● WRITTEN TASK
For the entries below, how many lines include the word "names"? Give the figure and nothing more.

Stored records:
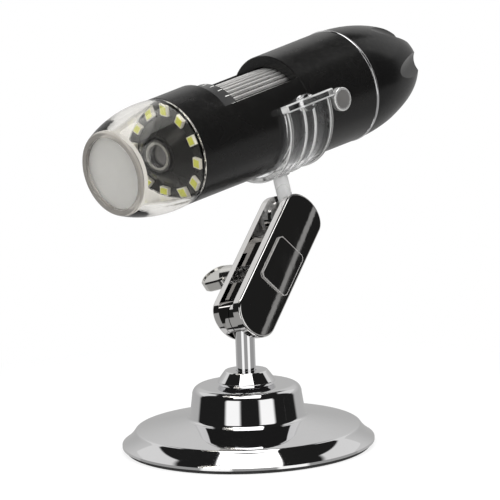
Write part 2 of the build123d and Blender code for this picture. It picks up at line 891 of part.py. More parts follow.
def make_snap_board():
    """Small board on the chassis flat, below the button."""
    return block(
        (snap_board_start, snap_board_start + snap_board_length), (-switch_base, -chassis_radius),
        (-snap_board_width / 2, snap_board_width / 2),
    )


def make_snap_switch():
    """Tact switch with its plunger."""
    half = switch_size / 2
    body = block(
        (button_station - half, button_station + half),
        (-switch_base - switch_height, -switch_base), (-half, half),
    )
    return body + side_disc(button_station, plunger_radius, switch_base + switch_height / 2, plunger_top)


# Trim ring, tail, gland and boards

trim_end = rear_end_station + trim_width


def make_trim_ring():
    """Thin chrome ring between the rear barrel and the tail."""
    outer = rear_end_radius + trim_proud
    return barrel([
        (rear_end_station, rear_end_radius - trim_wall), (rear_end_station, outer - trim_proud),
        (rear_end_station + trim_proud, outer), (trim_end - trim_proud, outer),
        (trim_end, outer - trim_proud), (trim_end, rear_end_radius - trim_wall),
    ])


def tail_solid(inset, end):
    """Elliptical tail drawn in by inset and cut square at the end station."""
    long_axis = tail_length - inset
    short_axis = rear_end_radius - inset
    shape = Pos(tail_station, 0) * Ellipse(long_axis, short_axis)
    keep = Pos((trim_end + end) / 2, short_axis / 2) * Rectangle(end - trim_end, short_axis)
    return revolve(Plane.XZ * (shape & keep), Axis.X)


def make_tail_cap():
    """Bullet-shaped tail with six scallops and a hole for the cable gland."""
    outer = tail_solid(0, tail_end_station)
    end_rim = outer.edges().filter_by_position(Axis.X, tail_end_station - fit_gap, tail_end_station + fit_gap)
    outer = fillet(end_rim, tail_end_round)
    cap = outer - tail_solid(tail_wall, scallop_start_station)
    cap -= tail_solid(tail_deep_wall, tail_end_station - tail_end_wall)
    ratio = (scallop_start_station - tail_station) / tail_length
    start_line = rear_end_radius * sqrt(1 - ratio * ratio)
    run = scallop_end_station - scallop_start_station
    fall = start_line - scallop_end_line
    length = sqrt(run * run + fall * fall)
    direction = Vector(run / length, 0, -fall / length)
    middle = Vector(
        (scallop_start_station + scallop_end_station) / 2, 0,
        (start_line + scallop_end_line) / 2 + scallop_radius,
    )
    plane = Plane(origin=middle, z_dir=direction)
    cutter = plane * Cylinder(scallop_radius, length * 2)
    step = 360 / scallop_count
    for i in range(scallop_count):
        cap -= Location((0, 0, 0), (scallop_first_angle + step * i, 0, 0)) * cutter
    hole = rod(tail_end_station - tail_end_wall * 2, tail_end_station + overrun, gland_radius + fit_gap)
    return cap - hole


def make_cable_gland():
    """Rubber gland in the tail's end, where the cable would leave."""
    inside = tail_end_station - tail_end_wall
    return barrel([
        (inside - gland_flange_thickness, gland_bore),
        (inside - gland_flange_thickness, gland_flange_radius),
        (inside, gland_flange_radius), (inside, gland_radius), (tail_end_station + gland_proud, gland_radius),
        (tail_end_station + gland_proud, gland_bore),
    ])


def make_sensor_board():
    """Round board on the back of the chassis."""
    return rod(chassis_end_station, chassis_end_station + board_thickness, sensor_board_radius)


def make_image_sensor():
    """Image sensor on the optical axis."""
    half = sensor_size / 2
    return block((chassis_end_station - sensor_thickness, chassis_end_station), (-half, half), (-half, half))


def make_main_board():
    """Main board along the tail, with its controller chip."""
    start = chassis_end_station + board_thickness
    half = main_board_width / 2
    board = block(
        (start, start + main_board_length), (-board_thickness / 2, board_thickness / 2), (-half, half)
    )
    chip_start = start + main_board_length * chip_share
    chip = block(
        (chip_start, chip_start + chip_size), (-board_thickness / 2 - chip_thickness, -board_thickness / 2),
        (-chip_size / 2, chip_size / 2),
    )
    return board + chip


os.makedirs("parts", exist_ok=True)
save("base_shell", make_base_shell())
save("base_weight", make_base_weight())
save("base_pad", make_base_pad())
save("collar_nut", make_collar_nut())
save("friction_washer", make_friction_washer())
save("post", make_post())
save("clamp_plate_front", make_clamp_plate_front(), arm_frame)
save("clamp_plate_back", make_clamp_plate_back(), arm_frame)
save("clamp_stud", make_clamp_stud(), arm_frame)
save("nut_washer", make_nut_washer(), arm_frame)
save("thumb_nut", make_thumb_nut(), arm_frame)
save("ball_stem", make_ball_stem(), cradle_frame)
save("cradle", make_cradle(), cradle_frame)
save("nose_shroud", make_nose_shroud(), head_frame)
save("front_window", make_front_window(), head_frame)
save("led_board", make_led_board(), head_frame)
save("leds", make_leds(), head_frame)
save("lens_hood", make_lens_hood(), head_frame)
save("front_barrel", make_front_barrel(), head_frame)
save("scale_ring", make_scale_ring(), head_frame)
save("chassis_tube", make_chassis(), head_frame)
save("focus_wheel", make_focus_wheel(), head_frame)
save("lens_carrier", make_lens_carrier(), head_frame)
save("drive_pin", make_drive_pin(), head_frame)
save("lens_ring", make_lens_ring(), head_frame)
save("front_lens", make_front_lens(), head_frame)
save("rear_lens", make_rear_lens(), head_frame)
save("rear_shell", make_rear_shell(), head_frame)
save("snap_button", make_snap_button(), button_frame)
save("snap_board", make_snap_board(), button_frame)
save("snap_switch", make_snap_switch(), button_frame)
save("trim_ring", make_trim_ring(), head_frame)
save("tail_cap", make_tail_cap(), head_frame)
save("cable_gland", make_cable_gland(), head_frame)
save("sensor_board", make_sensor_board(), head_frame)
save("image_sensor", make_image_sensor(), head_frame)
save("main_board", make_main_board(), head_frame)
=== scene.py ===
"""Looks of a USB digital microscope on its chromed desk stand.

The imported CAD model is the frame. Sizes here are in millimetres and meshes are in metres.
"""

import json
import logging
from dataclasses import dataclass
from enum import Enum
from math import atan2, cos, pi, radians, sin, sqrt, tan
from typing import Any, Callable, Sequence

import bmesh
import bpy
from mathutils import Matrix, Vector

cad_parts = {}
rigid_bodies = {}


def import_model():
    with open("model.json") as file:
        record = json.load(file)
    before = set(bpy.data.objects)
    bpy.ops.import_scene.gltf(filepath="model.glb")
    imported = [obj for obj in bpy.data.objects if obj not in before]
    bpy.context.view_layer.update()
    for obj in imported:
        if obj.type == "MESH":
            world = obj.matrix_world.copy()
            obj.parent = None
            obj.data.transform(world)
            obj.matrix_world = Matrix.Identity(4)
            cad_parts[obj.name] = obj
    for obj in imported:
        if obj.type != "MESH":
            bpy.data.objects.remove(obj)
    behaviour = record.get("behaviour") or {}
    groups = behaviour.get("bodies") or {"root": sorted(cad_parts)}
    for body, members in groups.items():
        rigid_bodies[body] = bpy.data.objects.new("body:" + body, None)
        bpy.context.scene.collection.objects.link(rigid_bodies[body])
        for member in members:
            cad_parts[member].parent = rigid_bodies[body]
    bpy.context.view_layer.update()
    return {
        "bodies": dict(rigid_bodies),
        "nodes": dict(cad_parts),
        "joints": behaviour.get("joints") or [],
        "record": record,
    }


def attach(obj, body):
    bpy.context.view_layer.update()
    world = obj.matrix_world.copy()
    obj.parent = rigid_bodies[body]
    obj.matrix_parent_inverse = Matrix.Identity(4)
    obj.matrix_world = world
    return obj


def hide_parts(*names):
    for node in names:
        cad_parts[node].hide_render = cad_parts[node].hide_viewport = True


LOG = logging.getLogger("microscope")
MM = 0.001
SHARP_ANGLE = 32.0
# Where the middle of a quarter round lies, as a share of its radius, from its corner and from its centre
NEAR_CORNER = 0.293
FROM_CENTRE = 0.707
# Radii that small edges are rounded by
CRISP = 0.1
EASED = 0.15
SOFT = 0.2
BROAD = 0.25

Color = tuple[float, float, float]
Point = tuple[float, float]
Corner = tuple[float, float, float]
Socket = bpy.types.NodeSocket
Thing = bpy.types.Object


class Body(Enum):
    """The bodies that the new pieces ride on."""

    BASE = "base"
    POST = "post"
    ARM = "arm"
    STEM = "stem"
    CLIP = "clip"
    MICROSCOPE = "microscope"
    WHEEL = "wheel"
    BUTTON = "button"


class Unit(Enum):
    """The shapes that a ring of repeated pieces can be made of."""

    BOX = "box"
    BAR = "bar"


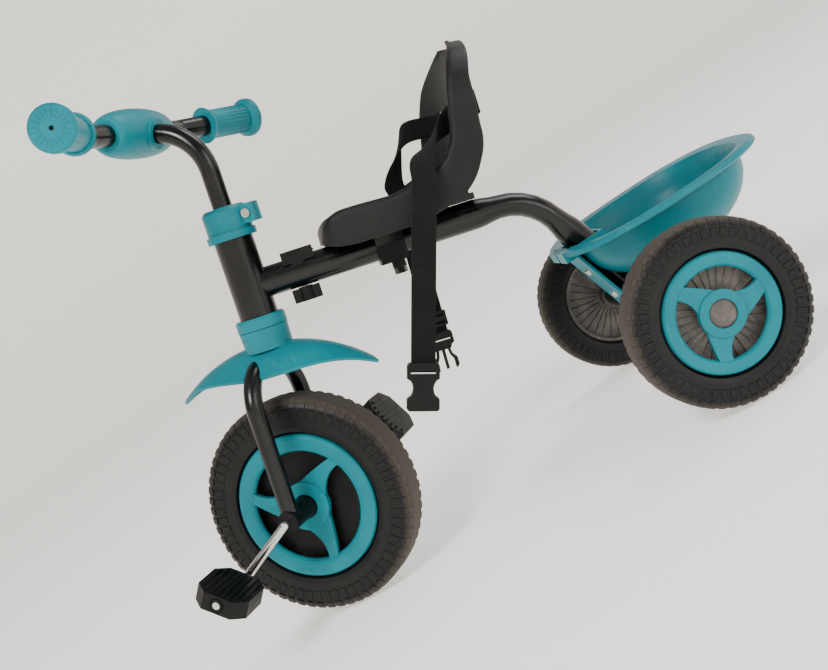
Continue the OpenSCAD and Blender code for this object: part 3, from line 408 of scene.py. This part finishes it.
lug_sunk, wall_row_drop, lug_thick, lug_share, lug_bevel = 0.0004, 0.0045, 0.0030, 0.66, 0.0006
for name, wheel, body, radius, width, count, rubber in (
        ("front_tread", front_axle, "front_wheel", front_r, front_width, 62, front_rubber),
        ("rear_tread_left", rear_axle[-1], "rear_wheel_left", rear_r, rear_width, 52, rear_rubber),
        ("rear_tread_right", rear_axle[1], "rear_wheel_right", rear_r, rear_width, 52, rear_rubber)):
    shoulder = width * 0.28
    for side in (-1, 1):
        # slope is how far round the shoulder a row stands: 90 is on the tyre's side wall
        for row, slope in enumerate((38, 64, 90)):
            high = shoulder * (cos(radians(slope)) - 1) - lug_sunk - (wall_row_drop if slope == 90 else 0)
            out = shoulder * (sin(radians(slope)) - 1) - lug_sunk
            block = (lug_thick, shoulder * (0.47 if slope < 90 else 0.9), 2 * pi * (radius + high) / count * lug_share)
            lug = grown("%s_%s_%d" % (name, "inner" if side > 0 else "outer", row), ring_tree, ring_inputs,
                        {"Count": count, "Radius": radius + high, "Along": side * (width / 2 + out), "Block": block,
                         "Tip": side * radians(slope), "Phase": 0.0 if side > 0 else pi / count, "Finish": rubber},
                        wheel, body, lug_bevel)

# ---- Rear wheel plates ----
# Behind each teal trim the blow-moulded wheel has a plain grey plate, stiffened by thin radial fins.
fin_count, fin_middle_r, fin_y, fin_size, fin_bevel = 30, 0.0365, 0.0036, (0.037, 0.0020, 0.0013), 0.0004
for side, hand in ((-1, "left"), (1, "right")):
    for face, way in ((-1, "outer"), (1, "inner")):
        fins = grown("plate_fins_%s_%s" % (hand, way), ring_tree, ring_inputs,
                     {"Count": fin_count, "Radius": fin_middle_r, "Along": face * fin_y, "Block": fin_size,
                      "Finish": wheel_grey}, rear_axle[side], "rear_wheel_" + hand, fin_bevel)

# ---- Handgrips ----
# The grips are moulded in the same teal, with ribs along the barrel and a stop disc at each end. The
# outer disc's face has short ridges round its middle hole, and its rim has fine ribs.
stem_bend_from, bend_r, bend, reach = 0.385, 0.060, radians(72), 0.035
bar_half, bar_sweep, grip_start = 0.0945, 21, 0.043
bar_forward = bend_r * (1 - cos(bend)) + reach * sin(bend)
bar_up = stem_bend_from + bend_r * sin(bend) + reach * cos(bend)
handlebar = steering @ Matrix.Translation((-bar_forward, 0, bar_up))
for side, hand in ((-1, "left"), (1, "right")):
    # turned so that local y runs outwards along the grip, from its inner flange
    outwards = turned_z(-side * bar_sweep + (180 if side < 0 else 0))
    grip = handlebar @ Matrix.Translation((0, side * bar_half, 0)) @ outwards @ Matrix.Translation((0, grip_start, 0))
    for name, count, radius, along, block, bevel in (
            ("grip_ribs_", 26, 0.01715, 0.035, (0.0012, 0.052, 0.0017), 0.0004),
            ("grip_ridges_", 20, 0.0150, 0.0788, (0.0085, 0.0016, 0.0018), 0.0005),
            ("grip_rim_ribs_", 40, 0.0232, 0.0725, (0.0010, 0.0062, 0.0016), 0.0003)):
        piece = grown(name + hand, ring_tree, ring_inputs,
                      {"Count": count, "Radius": radius, "Along": along, "Block": block, "Finish": teal},
                      grip, "steering", bevel)

# ---- Pedals ----
# Each pedal is an eight-sided block of black polypropylene that turns on the crank's end, with rows
# of raised treads across its two faces to hold a shoe.
ladder_tree, ladder_inputs, given = new_tree("row_of_bars", (
    ("Count", "Int", 6), ("Step", "Float", 0.007), ("Length", "Float", 0.04), ("Shorter", "Float", 0.004),
    ("Width", "Float", 0.002), ("Height", "Float", 0.0015)))
at = Wire(ladder_tree)
off_middle = at.node("GeometryNodeInputIndex") - (given["Count"] - 1) * 0.5
spot = at.node("ShaderNodeCombineXYZ", {}, {0: off_middle * given["Step"]})
points = at.node("GeometryNodePoints", {}, {"Count": given["Count"], "Position": spot})
bar_size = at.node("ShaderNodeCombineXYZ", {}, {0: given["Width"], 1: given["Length"], 2: given["Height"]})
block = at.node("GeometryNodeMeshCube", {}, {"Size": bar_size})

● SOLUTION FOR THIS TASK
2